Implementing quick and destructive solutions, and then moving to the next project.

"Now I am going to implement a test framework with this fancy new library X and move to another project ASAP!"

"If I use this new library that just been released a month ago - I will be able to put it into my CV and request more salary!"

"Who cares that for test execution, you need first to install a hundred dependencies, update 39 different files, and re-compile half of the product?"

"Why should I write README for the test project? Anyone can understand the solution and quickly start implement the tests!"

Scratching a technology surface

Lack of focus on deep technology and architecture knowledge.

"I don't know how the system work - for me, it is only a set of web pages or mobile app which is somehow works (by magic)."

"Subsystems, abstractions, load-balancers, HTTP calls, messaging, replication? Wow - it is too much for me. I will write the "Open Google page" test one more time using a bright and shiny new framework."

"Wow, I just clicked something, got some scary error, make a screenshot and throw it to the developer."

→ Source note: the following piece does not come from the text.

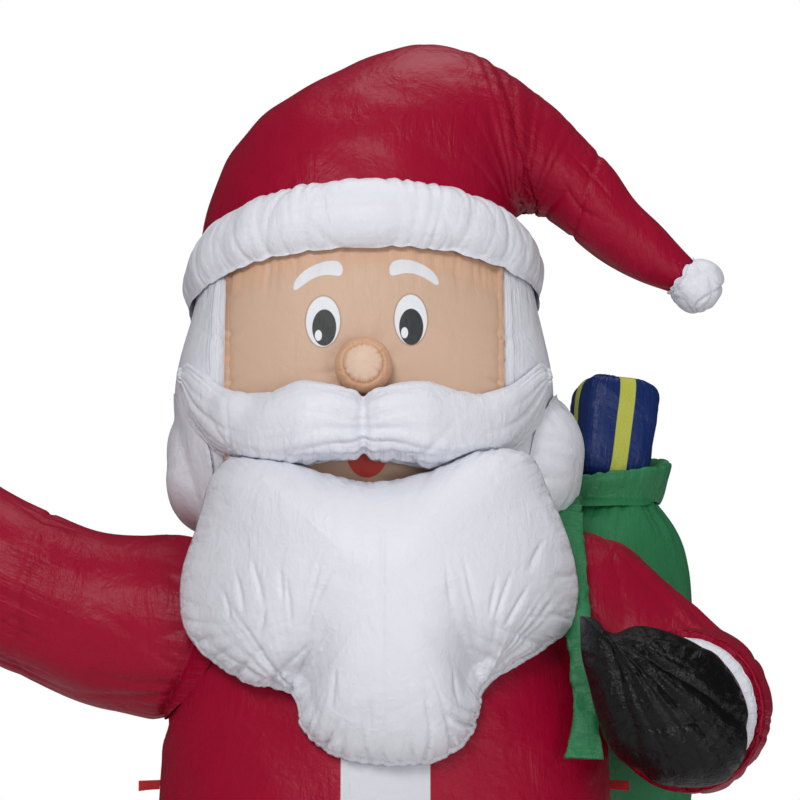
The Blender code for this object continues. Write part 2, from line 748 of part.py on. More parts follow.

"Why has a bug happened? How can we prevent it? - Oh, I don't know, the developer did a fix, and now it works. Somehow. I don't care."

So what?

For junior test automation engineers, it is entirely normal to ask all of such questions. It is normal to concentrate on the UI tests only, do not understand bug stack traces, and do not dig into the technology.

But if you are a senior engineer now and still see many such questions asked, here is what we can do to make the situation a little better.

Here what you can do:

  1. Learn the programming language and technology stack of the system you are working with. Which framework do developers use, which database? How is the system deployed? How is your data replicated across the system? What are third parties to an application under test? The more you know how the system works, the faster you can investigate and fix the failures. And the better tests you can create.

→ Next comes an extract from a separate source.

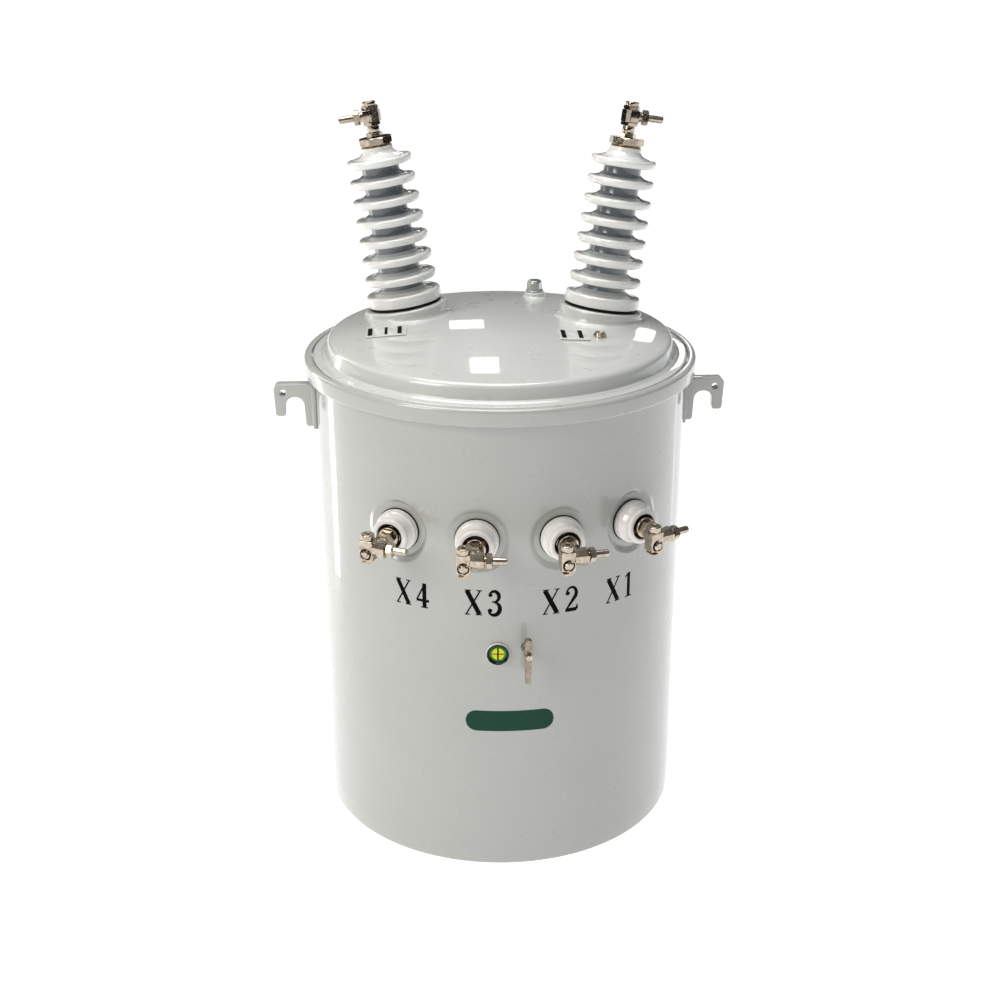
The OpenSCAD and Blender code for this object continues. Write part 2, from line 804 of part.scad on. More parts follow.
module hanger_bracket(z) {
    face = tank_r + hanger_stand;
    color(tank_grey)
        difference() {
            union() {
                translate([-hanger_w / 2, face - hanger_t, z - hanger_h / 2])
                    cube([hanger_w, hanger_t, hanger_h]);
                for (x = [-hanger_w / 2, hanger_w / 2 - hanger_t])
                    translate([x, tank_r - 30, z - hanger_h / 2])
                        cube([hanger_t, hanger_stand + 30, hanger_h]);
            }
            tank_cut();
            translate([0, face + 1, z]) rotate([90, 0, 0])
                cylinder(r = hanger_hole_r, h = hanger_t + 2);
        }
}

module hanger_brackets() {
    for (z = [hanger_high_z - hanger_spacing, hanger_high_z]) hanger_bracket(z);
}

tank_body();
clamp_band();
band_bolt();
cover();
cover_seats();
relief_plug();
marker_plates();
cover_button();
hv_gaskets();
hv_rings();
hv_porcelain(-1);  // hv_porcelain_left
hv_nut(-1);  // hv_nut_left
hv_stud(-1);  // hv_stud_left
hv_connector(-1);  // hv_connector_left
hv_cap(-1);  // hv_cap_left
hv_porcelain(1);  // hv_porcelain_right
hv_nut(1);  // hv_nut_right
hv_stud(1);  // hv_stud_right
hv_connector(1);  // hv_connector_right
hv_cap(1);  // hv_cap_right
hv_pins();
lv_gaskets();
lv_porcelain(0);  // lv_porcelain_x4
lv_porcelain(1);  // lv_porcelain_x3
lv_porcelain(2);  // lv_porcelain_x2
lv_porcelain(3);  // lv_porcelain_x1
lv_stud(0);  // lv_stud_x4
lv_stud(1);  // lv_stud_x3
lv_stud(2);  // lv_stud_x2
lv_stud(3);  // lv_stud_x1
lv_connector(0);  // lv_connector_x4
lv_connector(1);  // lv_connector_x3
lv_connector(2);  // lv_connector_x2
lv_connector(3);  // lv_connector_x1
lv_screws();
lv_pins();
lv_rods();
lifting_lug(-1);  // lifting_lug_left
lifting_lug(1);  // lifting_lug_right
hanger_brackets();
gauge_bezel();
gauge_glass();
lever_boss();
lever();
lever_shaft();
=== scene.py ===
"""Looks of a pole mounted distribution transformer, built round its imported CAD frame.

Every length is in millimetres until a mesh is made, and comes from the frame's boxes and mounts
or from the named values below. Local frames: +X across, +Y up or inwards, +Z out of the seat.
"""
import json
import math

import bmesh
import bpy
import numpy as np
from mathutils import Matrix, Vector


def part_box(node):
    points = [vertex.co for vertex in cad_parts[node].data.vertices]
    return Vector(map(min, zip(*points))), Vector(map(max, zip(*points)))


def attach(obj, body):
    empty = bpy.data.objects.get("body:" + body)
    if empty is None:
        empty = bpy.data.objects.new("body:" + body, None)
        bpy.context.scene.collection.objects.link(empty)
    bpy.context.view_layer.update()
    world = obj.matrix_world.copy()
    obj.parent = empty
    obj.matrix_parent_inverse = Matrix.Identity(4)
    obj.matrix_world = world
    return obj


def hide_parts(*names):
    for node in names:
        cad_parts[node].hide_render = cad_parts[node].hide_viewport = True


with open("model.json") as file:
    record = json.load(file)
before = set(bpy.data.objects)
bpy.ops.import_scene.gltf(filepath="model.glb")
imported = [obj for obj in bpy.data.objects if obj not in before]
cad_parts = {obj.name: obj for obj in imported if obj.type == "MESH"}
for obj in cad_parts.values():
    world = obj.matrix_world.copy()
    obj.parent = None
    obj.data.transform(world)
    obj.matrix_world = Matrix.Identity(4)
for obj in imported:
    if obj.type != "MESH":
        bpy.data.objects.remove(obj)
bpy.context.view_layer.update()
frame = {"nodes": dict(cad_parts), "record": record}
MM = 0.001
BODY = "transformer"
mounts = {m["name"]: m for m in frame["record"]["mounts"]}


def box_mm(node):
    low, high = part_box(node)
    return low / MM, high / MM


def middle_mm(node):
    low, high = box_mm(node)
    return (low + high) / 2


# ---- Sizes ----

tank_r = box_mm("tank_body")[1].x
tank_top = box_mm("tank_body")[1].z
band_low, band_high = (corner.z for corner in box_mm("clamp_band"))
band_r = box_mm("clamp_band")[1].x
flange_r = box_mm("cover")[1].x
dome_top = box_mm("cover")[1].z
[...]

  2. Investigate more about different levels of testing: unit, component, integration, contract. What are their pros and cons? Why can't you use such tests in your project? What blocks you from adding such tests?

  3. Discover the root causes of the issues together with developers and DevOps engineers. Is it possible to find the bug before the UI tests caught it? Which actions can you do now to prevent such issues in the future? Where do you have "holes" in code coverage?

  4. Do not consider your job as a "fast fire-and-forget consultancy. (Unless you are a consultant)" Always ask stakeholders why they need to have test automation. Which value do they want to get from such tests? How can you help them to release faster and more reliable? What is the product vision for upcoming years, and how automation fits in?

  5. Explore how other companies solve issues with test flakiness, stability, scalability. In most cases, your application is not a unique - so you can find out that your current struggles have already been solved by some open-source tool that you can use.

  6. Do not try to use every fancy tool on the market. Start with careful evaluation and compare different tools in the segment. Do not believe that automated tests can be recorded once and be executed forever. Maintenance always matters!

  7. Always think about which impact do your engineering efforts make on the product. Is it make the life of other developers easier? Does it help to investigate issues faster?


Every team member can be a source of automation problems. Maybe it is a test manager who wants to change a process and tools. Perhaps it is a developer who doesn't like to share information on how the product works internally. Or it can be a test automation engineer who wants quick results without any effort.

Anyway, it is up to you to identify and fix such problems. Good luck in fixing it!

Have you ever faced any of these problems?